Insanity.....venting sorry long x-post
OK info for surgery was submitted to insurance company regarding surgery I was really hoping for the sleeve ,less invasive with close to the same result. I knew it was a long shot when I submitted but I said WTH lets see what happens. Took Aetna 3 weeks to tell me no OK fine I was prepared for that in the same conversation found out I was approved for the Lap-Band.....I didn't want the band so why was that submitted for ?????? The lady at the doctors office knew I was trying for the sleeve first and if denied she was to submit for the bypass not the band and not two procedures at the same time. So then we needed to try to get the bypass approved lady from doctors office says sometimes if you try for too many different procedures they deny you for everything WHAT ....so because you submitted for something I didn't want I now have to worry that when you do submit for what I do want I may not be able to get anything. So I told her let me think about it because I wanted to talk to the woman in the office that started all this mess and submitted for the wrong procedure. I called this morning to see if that lady was there I was told no but by the way we submitted your info for the bypass yesterday.
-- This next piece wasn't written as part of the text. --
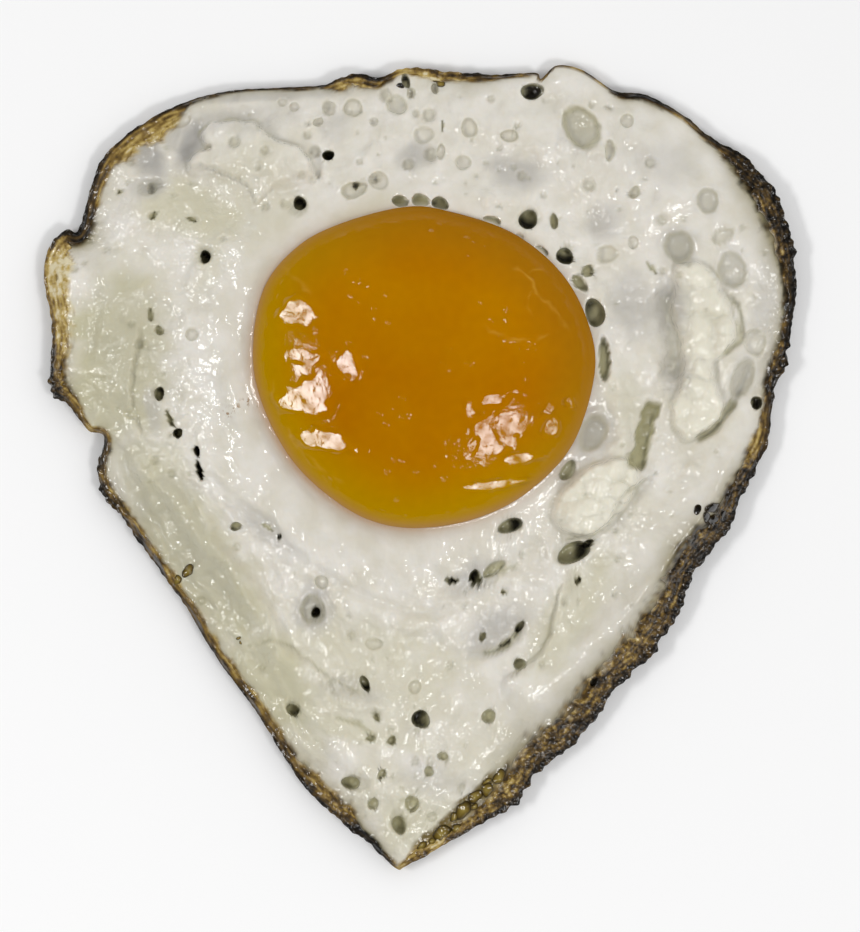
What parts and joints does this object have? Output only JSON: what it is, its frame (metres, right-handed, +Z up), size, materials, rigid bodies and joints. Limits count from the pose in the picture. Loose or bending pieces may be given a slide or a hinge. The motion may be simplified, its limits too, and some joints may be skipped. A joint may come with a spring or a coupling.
{
  "type": "fried egg",
  "caption": "Fried egg, sunny side up, with a pointed outline, a pitted white, a browned rim and a round soft yolk.",
  "frame": {"origin": "under the middle of the egg's box, on the surface it lies on", "axes": "+Z up, -Y towards the pointed end, +X to the right as seen from above with the point at the bottom"},
  "size_m": [0.1009, 0.108, 0.0156],
  "materials": {
    "white": "set egg white, moist and pitted",
    "yolk": "soft yolk under a thin wet skin",
    "crust": "browned and partly charred edge"
  },
  "bodies": {
    "root": {"egg_white": "white", "yolk": "yolk"}
  },
  "joints": []
}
If you could understand the rage that boiled inside of me at that moment if this were a face to face conversation things could have gone badly. Why would she do that so then here's the kicker I asked about our previous conversation just yesterday about possibly being denied for everything because we submitted for so many different things she said the likely hood of that happening was very slim.....then why the HELL did I talk to you for 30 min yesterday about that and you made it seem like such a terrible thing and today it's no big deal.
She's crazy and she's being reckless with my life and the procedure I want to have. I was so frustrated I couldn't even finish my conversation this makes no sense so now I'm at the mercy of Aetna hoping that they will approve me for the RNY and the conversations I've had with them haven't been very reassuring. I am so depleted by this whole process I understand certain criteria have to be met and we have to go through certain steps. But why must we jump through hoops it just shouldn't be this hard. The hard part hasn't even started yet. I'm trying to just let go and let GOD right now because this is extremely stressful. I hate dealing with incompetent people I feel as though you should know your job and do it efficiently. Why do I have to go behind these people and make sure things are done correctly. Oh well all I can do is let the chips fall where they may and if this surgery is for I suppose it will all work out for the best.
Thanks for listening any advice is appreciated just had to get it out.. And if you pray to same one I do please send one up for me that everything goes well.